Suozzi and Smith noted that Biden last December signed the Uyghur Forced Labor Prevention Act into law, “reflecting a bipartisan consensus that America will take action.”

The legislation bans the importing of Chinese goods made with forced labor in Xinjiang.

Demonstrators protest China’s alleged “Ethnic Cleansing of Uyghurs” outside the Chinese embassy in London on Dec. 9, 2021.AP Photo/Alberto Pezzali

The congressmen called for the IOC to disclose whether uniforms worn by athletes during the games were manufactured using forced labor and encourage “corporate sponsors to disclose their human rights due diligence strategies.”

They also said that athletes, coaches and staff “should not face retaliation” for exercising their right to freedom of expression, and that the IOC should work with human-rights groups to discuss ways to fight back against abuses.

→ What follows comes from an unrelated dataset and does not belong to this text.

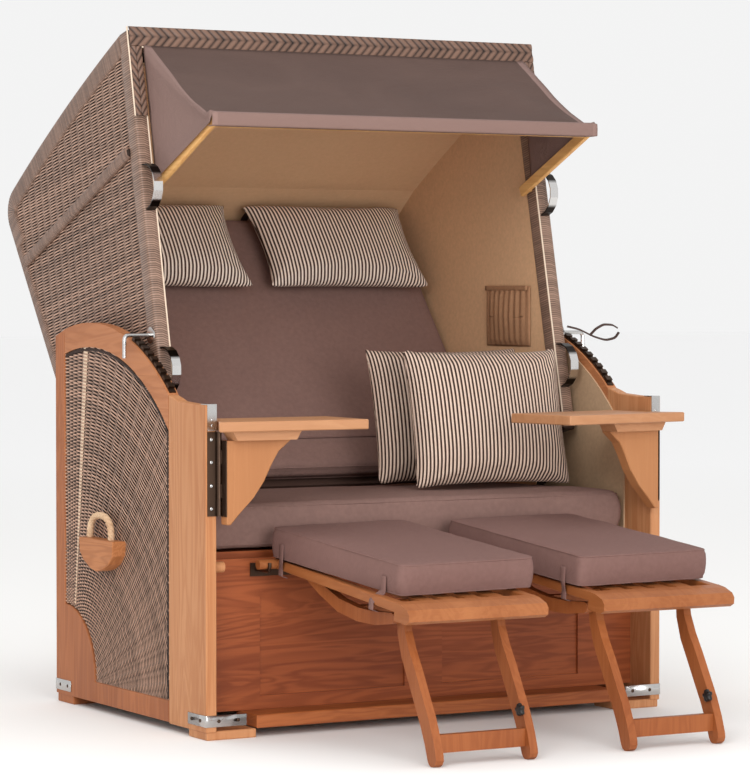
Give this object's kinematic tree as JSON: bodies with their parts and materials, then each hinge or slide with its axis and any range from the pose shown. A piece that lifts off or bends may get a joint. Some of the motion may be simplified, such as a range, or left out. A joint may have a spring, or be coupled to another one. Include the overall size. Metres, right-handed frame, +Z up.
{
  "type": "hooded beach chair",
  "caption": "Hooded beach chair for sitting side by side: boarded base with woven side windows, tilting woven hood with awning, swing trays, folding footrests with pads and loose pillows.",
  "frame": {"origin": "on the floor under the middle of the bounding box", "axes": "+X to the right seen from the front, +Y to the back, +Z up; the seat faces -Y"},
  "size_m": [1.2606, 1.8024, 1.6018],
  "materials": {
    "post_wood": "oiled hardwood boards",
    "arch_wood": "oiled hardwood boards",
    "panel_wood": "dark oiled hardwood",
    "tray_wood": "oiled hardwood",
    "leg_wood": "oiled hardwood",
    "fan_weave": "woven synthetic cane",
    "hood_weave": "woven synthetic cane",
    "braid": "plaited synthetic cane",
    "lining_cloth": "matt woven cloth",
    "cushion_cloth": "heavy woven cloth over foam",
    "striped_cloth": "heavy striped cloth over filling",
    "awning_cloth": "heavy woven cloth",
    "rope": "laid rope",
    "polished_steel": "polished",
    "dark_steel": "dark finish"
  },
  "bodies": {
    "base": {"front_post_left": "post_wood", "front_post_right": "post_wood", "arch_left": "arch_wood", "arch_right": "arch_wood", "rear_frame_left": "arch_wood", "rear_frame_right": "arch_wood", "side_weave_left": "fan_weave", "side_weave_right": "fan_weave", "post_cap_left": "polished_steel", "post_cap_right": "polished_steel", "post_hinge_left": "dark_steel", "post_hinge_right": "dark_steel", "toothed_rail_left": "dark_steel", "toothed_rail_right": "dark_steel", "rope_block_left": "post_wood", "rope_block_right": "post_wood", "carry_rope_left": "rope", "carry_rope_right": "rope", "footrest_hook_left": "polished_steel", "footrest_hook_right": "polished_steel", "pivot_bolt_left": "polished_steel", "pivot_bolt_right": "polished_steel", "front_sill": "post_wood", "front_panel": "panel_wood", "rear_panel": "panel_wood", "seat_board": "panel_wood", "seat_cushion": "cushion_cloth", "throw_pillow_front": "striped_cloth", "throw_pillow_rear": "striped_cloth"},
    "hood": {"hood_side_left": "hood_weave", "hood_side_right": "hood_weave", "upper_handle_left": "polished_steel", "upper_handle_right": "polished_steel", "lower_handle_left": "polished_steel", "lower_handle_right": "polished_steel", "headrest_left": "striped_cloth", "headrest_right": "striped_cloth", "hood_roof": "hood_weave", "hood_lining": "lining_cloth", "hood_front_frame": "hood_weave", "hood_braid": "braid", "back_cushion": "cushion_cloth"},
    "awning": {"awning_frame": "tray_wood", "awning_cloth": "awning_cloth"},
    "lever_left": {"lever_left": "polished_steel"},
    "tray_left": {"tray_left": "tray_wood", "tray_bracket_left": "tray_wood", "tray_hinge_left": "dark_steel"},
    "footrest_left": {"footrest_frame_left": "leg_wood", "foot_pad_left": "cushion_cloth"},
    "front_legs_left": {"front_legs_left": "leg_wood"},
    "rear_legs_left": {"rear_legs_left": "leg_wood"},
    "lever_right": {"lever_right": "polished_steel"},
    "tray_right": {"tray_right": "tray_wood", "tray_bracket_right": "tray_wood", "tray_hinge_right": "dark_steel"},
    "footrest_right": {"footrest_frame_right": "leg_wood", "foot_pad_right": "cushion_cloth"},
    "front_legs_right": {"front_legs_right": "leg_wood"},
    "rear_legs_right": {"rear_legs_right": "leg_wood"}
  },
  "joints": [
    {"name": "hood_tilt", "type": "hinge", "parent": "base", "child": "hood", "pos_m": [0, 0.30124, 0.27], "axis": [1, 0, 0], "range_deg": [0, 18]},
    {"name": "awning_swing", "type": "hinge", "parent": "hood", "child": "awning", "pos_m": [0, 0.13918, 1.23667], "axis": [-1, 0, 0], "range_deg": [0, 40], "deforming": ["awning_cloth"]},
    {"name": "lever_left_turn", "type": "hinge", "parent": "hood", "child": "lever_left", "pos_m": [-0.5523, 0.06274, 0.88497], "axis": [1, 0, 0], "range_deg": [0, 90]},
    {"name": "lever_right_turn", "type": "hinge", "parent": "hood", "child": "lever_right", "pos_m": [0.5523, 0.06274, 0.88497], "axis": [1, 0, 0], "range_deg": [0, 90]},
    {"name": "tray_left_swing", "type": "hinge", "parent": "base", "child": "tray_left", "pos_m": [-0.572, -0.31676, 0.585], "axis": [0, 0, -1], "range_deg": [0, 70]},
    {"name": "tray_right_swing", "type": "hinge", "parent": "base", "child": "tray_right", "pos_m": [0.572, -0.31676, 0.585], "axis": [0, 0, 1], "range_deg": [-10.7, 59.3]},
    {"name": "footrest_left_tilt", "type": "hinge", "parent": "base", "child": "footrest_left", "pos_m": [-0.241, -0.27676, 0.3795], "axis": [-1, 0, 0], "range_deg": [0, 15]},
    {"name": "front_legs_left_fold", "type": "hinge", "parent": "footrest_left", "child": "front_legs_left", "pos_m": [-0.241, -0.7494, 0.32696], "axis": [1, 0, 0], "range_deg": [0, 60]},
    {"name": "rear_legs_left_fold", "type": "hinge", "parent": "footrest_left", "child": "rear_legs_left", "pos_m": [-0.241, -0.37115, 0.36338], "axis": [1, 0, 0], "range_deg": [0, 52]},
    {"name": "footrest_right_tilt", "type": "hinge", "parent": "base", "child": "footrest_right", "pos_m": [0.241, -0.27676, 0.3795], "axis": [-1, 0, 0], "range_deg": [0, 15]},
    {"name": "front_legs_right_fold", "type": "hinge", "parent": "footrest_right", "child": "front_legs_right", "pos_m": [0.241, -0.7494, 0.32696], "axis": [1, 0, 0], "range_deg": [0, 60]},
    {"name": "rear_legs_right_fold", "type": "hinge", "parent": "footrest_right", "child": "rear_legs_right", "pos_m": [0.241, -0.37115, 0.36338], "axis": [1, 0, 0], "range_deg": [0, 52]}
  ]
}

In an effort to draw further attention to the games, Suozzi, who is running for New York governor, said he plans to partake in a march from the Chinese Consulate to Times Square on Thursday with groups that have been subjected to abuses.

A Human rights group calls out China’s abuse of Uyghur people in Taipei, Taiwan on Jan. 26, 2022.AP Photo/Chiang Ying-ying

“I think it would have been good to boycott the Olympics, it would have sent a very strong message,” he told The Post in an interview. “We only got a diplomatic boycott which I think sends a message as well, but that’s why we need to do even more like we’re doing now.”

Suozzi noted that Uyghurs and other minority groups that have spoken out about being targeted by the CCP have put themselves and those close to them at risk of retaliation.

“We need the whole country in the whole world to realize what’s going on in China right now,” he said.

Rep. Chris Smith meets with blind Chinese dissident Chen Guangcheng (right) in New York on May 19, 2012.REUTERS

“The Olympics is going to be a big diversion — there’s going to be all kinds of pageantry and parades and banners and things like that,” Suozzi continued. “But we can’t let that cover up the fact that there is mass detention and sexual violence and torture and forced abortions and forced labor for sterilizations. We have to let people know that this is going on.”

Smith echoed Suozzi’s sentiments and said he is working on legislative options to help combat human-rights violations.

“This is a paradox for me,” he told The Post. “I love the Olympics. I love sports, but don’t do it in a dictatorship so that we have a reminiscence of the Nazi games in ’36. Now we have the genocide games in 2022.”

Rep. Chris Smith compared the Beijing Winter Olympics to “the Nazi games in ’36.”AP Photo/Julio Corte

Smith added that demonstrations like picketing, delivering floor speeches on the topic and congressional hearings should be held to further draw attention to the matter in coming days.